The coronavirus pandemic and its dire financial implications have helped make it clear just how close to the edge some folks are, and it’s why we’ve seen recent government intervention when it comes to evictions.

When you’re unable to work and earn an income because of stay-at-home orders, it stands to reason that you’d have a hard time paying the rent. Moratoriums on evictions were appropriate in the beginning of the pandemic, before anyone had a chance to wrap their heads around the financial stakes. President Joe Biden recently extended the federal moratorium on evictions through the end of March, about a year since the pandemic shut everything down.

It’s time for a better solution than simply kicking the can down the road.

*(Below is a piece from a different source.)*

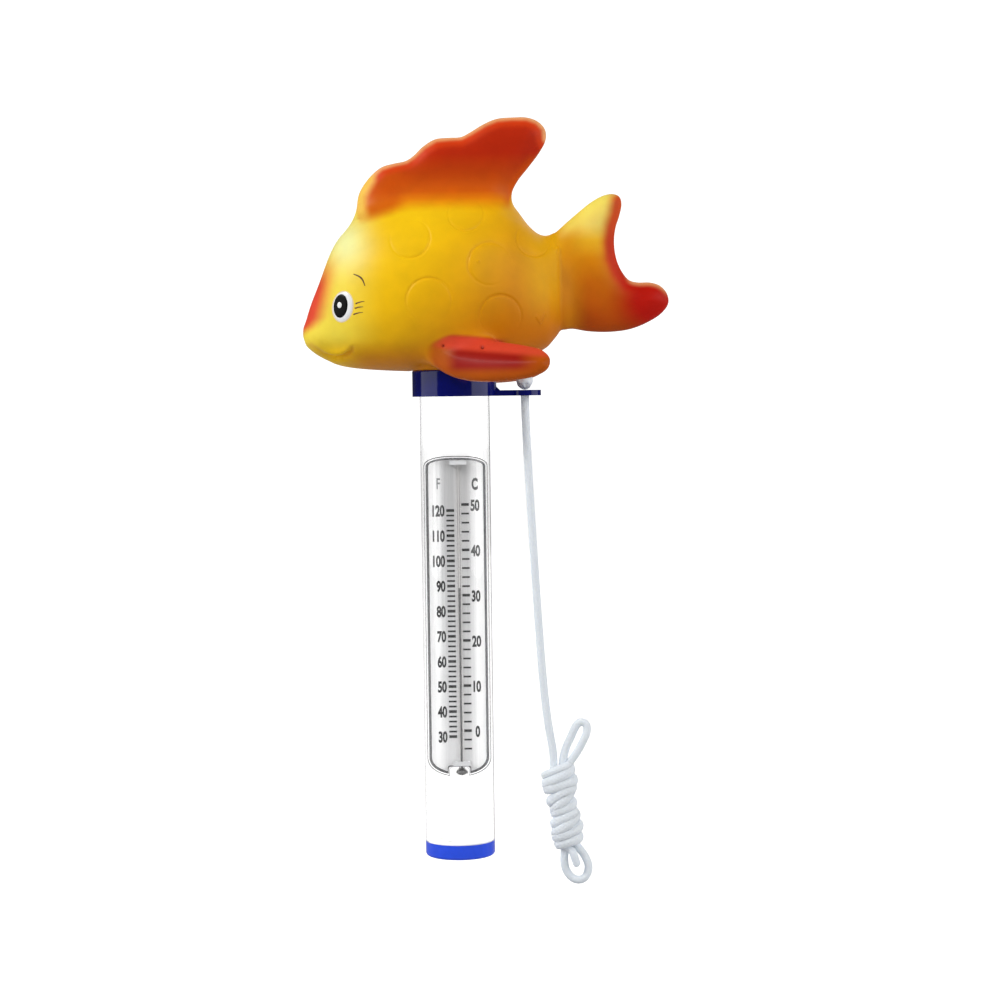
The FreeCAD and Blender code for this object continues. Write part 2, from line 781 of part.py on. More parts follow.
os.makedirs("parts", exist_ok=True)
for thing in subparts:
    thing.Shape.exportStep(f"parts/{thing.Label}.step")
    box = thing.Shape.BoundBox
    print(f"{thing.Label}: {thing.Shape.Volume:.1f} cubic mm, {len(thing.Shape.Solids)} solid,"
          f" x {box.XMin:.2f} {box.XMax:.2f}, y {box.YMin:.2f} {box.YMax:.2f},"
          f" z {box.ZMin:.2f} {box.ZMax:.2f}")
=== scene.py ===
"""Looks of the floating pool thermometer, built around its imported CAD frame.

Shapes are worked out in millimetres.
"""
import math

import bmesh
import bpy
import numpy as np
import openvdb
from mathutils import Matrix, Vector


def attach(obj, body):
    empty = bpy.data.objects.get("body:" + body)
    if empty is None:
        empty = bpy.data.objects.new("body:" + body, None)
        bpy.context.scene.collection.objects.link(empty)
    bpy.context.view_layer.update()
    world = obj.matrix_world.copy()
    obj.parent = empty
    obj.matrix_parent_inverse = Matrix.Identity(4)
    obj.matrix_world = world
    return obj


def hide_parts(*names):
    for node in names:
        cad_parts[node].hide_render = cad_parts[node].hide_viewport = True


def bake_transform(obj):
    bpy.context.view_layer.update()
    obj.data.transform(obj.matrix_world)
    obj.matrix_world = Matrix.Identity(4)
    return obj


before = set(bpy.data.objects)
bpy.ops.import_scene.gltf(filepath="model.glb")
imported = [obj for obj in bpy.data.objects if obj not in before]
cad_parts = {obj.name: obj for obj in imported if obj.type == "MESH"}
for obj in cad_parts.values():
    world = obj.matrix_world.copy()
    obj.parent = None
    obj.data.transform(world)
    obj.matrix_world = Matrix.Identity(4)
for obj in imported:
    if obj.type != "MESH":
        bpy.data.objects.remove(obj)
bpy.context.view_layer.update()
MM = 0.001
THERMOMETER, MENISCUS, TETHER = "thermometer", "meniscus", "tether"

# ---------------------------------------------------------------- materials


def rgb(red, green, blue):
    """Linear colour of an sRGB colour given in 0 to 255."""
    parts = [part / 255 for part in (red, green, blue)]
    linear = [part / 12.92 if part <= 0.04045 else ((part + 0.055) / 1.055) ** 2.4 for part in parts]
    return (*linear, 1.0)


def new_material(name, **sockets):
    """Principled material; sockets are given by their names with underscores for spaces."""
    material = bpy.data.materials.new(name)
    material.use_nodes = True
    shader = material.node_tree.nodes["Principled BSDF"]
    for socket, value in sockets.items():
        shader.inputs[socket.replace("_", " ")].default_value = value
    return material, material.node_tree.nodes, material.node_tree.links, shader


def add_bump(nodes, links, shader, scale, strength, detail=2.0, distance=0.0002):
    """Fine noise relief, its scale in bumps per metre."""
    noise = noise_on(nodes, links, nodes.new("ShaderNodeTexCoord").outputs["Object"], scale, detail)
    bump = nodes.new("ShaderNodeBump")
    bump.inputs["Strength"].default_value = strength
    bump.inputs["Distance"].default_value = distance
    links.new(noise.outputs["Fac"], bump.inputs["Height"])
    links.new(bump.outputs["Normal"], shader.inputs["Normal"])
    return noise


def add_mix(nodes, links, weight, first, second):
    """Colour mix node; weight is a socket, and the colours are sockets or colours."""
    mix = nodes.new("ShaderNodeMix")
    mix.data_type = "RGBA"
    links.new(weight, mix.inputs[0])
    for slot, colour in ((6, first), (7, second)):
        if isinstance(colour, tuple):
            mix.inputs[slot].default_value = colour
        else:
            links.new(colour, mix.inputs[slot])
    return mix.outputs[2]


def mix_shaders(nodes, links, weight, first, second):
    """Mix of two shader sockets by a weight socket."""
    mix = nodes.new("ShaderNodeMixShader")
    links.new(weight, mix.inputs[0])
    links.new(first, mix.inputs[1])
    links.new(second, mix.inputs[2])
    return mix.outputs["Shader"]


def math_node(nodes, links, operation, first, second):
    """Math node on two sockets or numbers."""
    node = nodes.new("ShaderNodeMath")
    node.operation = operation
    for slot, value in enumerate((first, second)):
        if isinstance(value, (int, float)):
            node.inputs[slot].default_value = value
        else:
            links.new(value, node.inputs[slot])
    return node.outputs["Value"]


def map_range(nodes, links, value, source, target=(0, 1)):
    """Map Range node from one span of numbers to another."""
    node = nodes.new("ShaderNodeMapRange")
    for socket, number in zip(("From Min", "From Max", "To Min", "To Max"), (*source, *target)):
        node.inputs[socket].default_value = number
    links.new(value, node.inputs["Value"])
    return node


def noise_on(nodes, links, vector, scale, detail):
    """Noise texture node on a vector socket."""
    noise = nodes.new("ShaderNodeTexNoise")
    noise.inputs["Scale"].default_value = scale
    noise.inputs["Detail"].default_value = detail
    links.new(vector, noise.inputs["Vector"])
    return noise


# ---------------------------------------------------------------- mesh helpers


def new_object(name, mesh, material, body, smooth=True):
    piece = bpy.data.objects.new(name, mesh)
    bpy.context.scene.collection.objects.link(piece)
    mesh.materials.append(material)
    if smooth:
        mesh.polygons.foreach_set("use_smooth", [True] * len(mesh.polygons))
    if body is not None:
        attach(piece, body)
    return piece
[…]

America was already in the midst of an eviction crisis before anyone knew what coronavirus was.

The Urban Institute’s Housing Matters initiative says property owners filed two million eviction cases a year for the past two decades, without about half of the cases resulting in successful evictions. Whenever those moratoriums come to an end, the number of evictions is bound to be higher without some sort of intervention.

In Arizona alone there are about 210,000 households at risk of eviction according to a report from the University of Arizona.

The solution isn’t to stop evictions. They are an important tool for landlords to manage their assets, and we risk long-term harm on another important sector of the economy -- real estate and property management -- if we tie their hands too much.

So what’s the answer?

Nip it in the bud. Communities, helped by state and federal governments, can offer better eviction diversion assistance.

Instead of a moratorium, Arizona and the federal government ought to require automatic mediation in all eviction cases and offer access to complementary services from lawyers, housing counselors and continued financial assistance to both renters and landlords.

It’s an idea supported by Housing Matters, which points out that a similar intervention was successful in helping some homeowners avoid foreclosure during the last financial crisis. The federal government built financial relief programs to help homeowners avoid foreclosure, while states distributed assistance and adopted mediation programs to find solutions outside the court system. There’s no reason we can’t take lessons from the last housing crisis and apply it to this looming one.